7. Environment health

Finally, Sailfish grades the machine it ran on. Microbenchmarks are sensitive to build mode, GC, process priority, and timer resolution — this 0–100 score tells you how much to trust the numbers above.

Environment Health

Sailfish Environment Health: 64/100 (Fair)
 - Build Mode: Warn (Debug) - Use Release (optimized) for stable measurements
 - JIT (Tiered/OSR): Pass (Tiered=default; QuickJit=default; QuickJitForLoops=default; OSR=default)
 - Process Priority: Warn (Normal) - Consider High or AboveNormal to reduce scheduler noise
 - GC Mode: Warn (Workstation GC) - Enable Server GC for more stable throughput measurements
 - CPU Affinity: Unknown (Not supported on this OS)
 - Timer: Pass (High-resolution timer: ~1 ns; Sleep(1) median ≈ 1.1 ms)

Each check is Pass, Warn, Fail, or Unknown (when the OS can't report it — CPU Affinity on macOS here), with an actionable hint. A score of 64 (Fair) is a nudge: this run was in Debug with Workstation GC, so treat the absolute numbers as indicative. The fix is in the messages — build in Release, enable Server GC — and the Environment Health Check page explains every check and how to disable it.

Where this output shows up

Console / dotnet test — printed to StdOut as the run proceeds.
IDE Test Output window — the same per-test report appears under each test in Rider / Visual Studio.
Consolidated Markdown & CSV — add [WriteToMarkdown] / [WriteToCsv] to capture comparison tables and stats to disk.
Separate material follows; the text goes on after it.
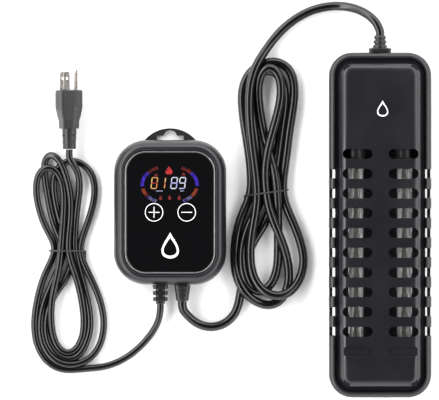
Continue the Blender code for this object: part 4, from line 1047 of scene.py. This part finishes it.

See Markdown Output and CSV Output.

Tune what you see

Most of this output is configurable on the run settings:

Distribution plot — WithDistributionPlotStyle(...) (box plot / histogram), WithDistributionPlots(false) to hide it.
Outliers — see Outlier Handling.
Confidence intervals — see Confidence Intervals.
Environment health — WithEnvironmentHealthCheck(false) to silence it. See Environment Health Check.
Comparison verdict & test — see SailDiff.